Life isn’t always what you think it’d be…

05.30.15 [36/52] Ohh, love is a polaroid- Better in picture, but never can fill the void.. (How did it come to this?)

05.26.15
Music/title: Polaroid; Imagine Dragons
_ _

 

“Your story sounds so amazing- I’m so proud of you for making your way through so many struggles and coming out on top.”

xox
dan reynolds

.. . .. ..

 
Just when you least expect it, there life goes- Blindsiding everything you know.
And just like that, everything changes…

 

/ / /
 
And I am the color of boom..

05.23.15 [35/52] Can you save, Can you save my… Can you save my heavy dirty soul? (For me, for me, oh)

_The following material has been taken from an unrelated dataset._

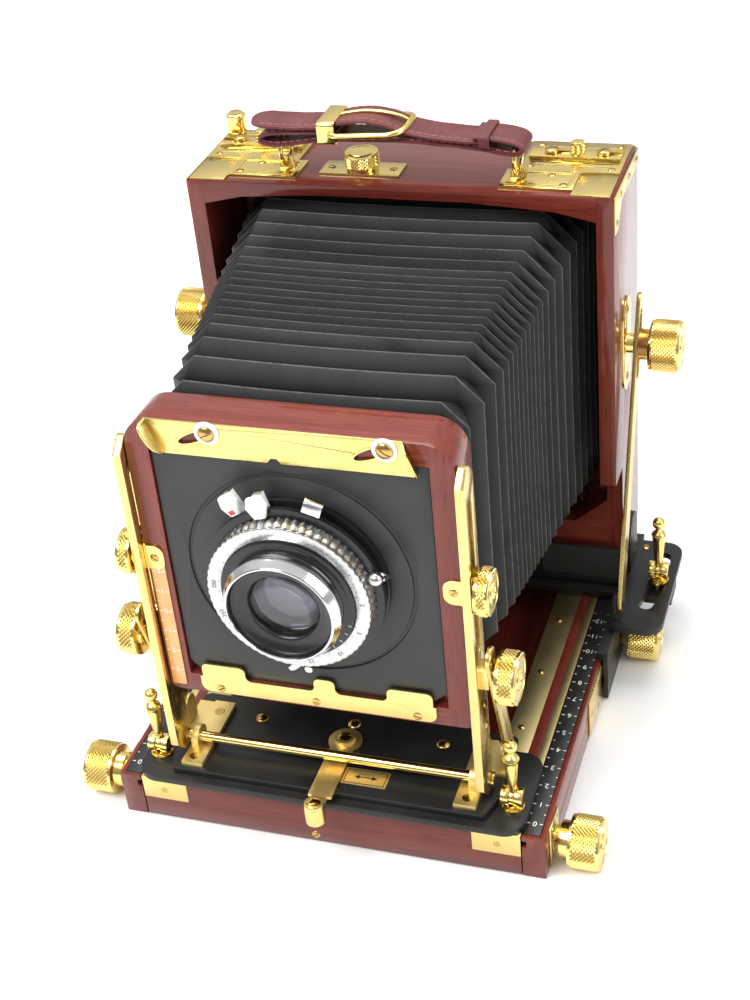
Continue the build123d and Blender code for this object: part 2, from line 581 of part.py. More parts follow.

Music/title: Heavydirtysoul; Twenty One Pilots
_ _

 

Isn’t it always this way?

. .. . ..

 

Most of the time it blends together.
Each session running into the next- But this… This time..
God, to be in that moment again..

Your nails digging unforgivingly into my hips,
My own body completely crushed beneath the weight of you-
Convulsion, after convulsion, after convulsion,
It’s always this way..

 

And I am never more complete, when completely without control.

 
/ / /

 
Oh, oh, I’m falling..

I think I lost my halo.. I don’t know where you are, you’ll have to come and find me- (FIND ME!)


Music/title: Polarize; Twenty One Pilots
_ _

 

“We have problems.”

. . ….

 

Sometimes I lie to people-
Telling them it’s no big deal, that I don’t give a shit about her.
‘Why the fuck do you even care?!’ ..I tell myself.

You think I called you cause I miss you… I was merely filling the insatiable void.

. . .

 

One of these days I won’t be able to hide anymore.
..And then where will we be?

 

05.16.15 [34/52] Love is always the catalyst; You make music in my heart… (And I can’t stop it from happening)

05.16.15 -4
Music/title: Anti-Venom; Ubiquitous Synergy Seeker
_ _

 

“Could you not feel the urgency,
And insist there’s something more?”

. .. ….

 

There it is, once again..
Deep in the pit of my stomach- That restlessness; craving to be let go.
I hold the idea firmly in my hands, If only just a taste..
But, ‘The truth is always the anti-venom.’

 

..And I really can’t stop this from happening.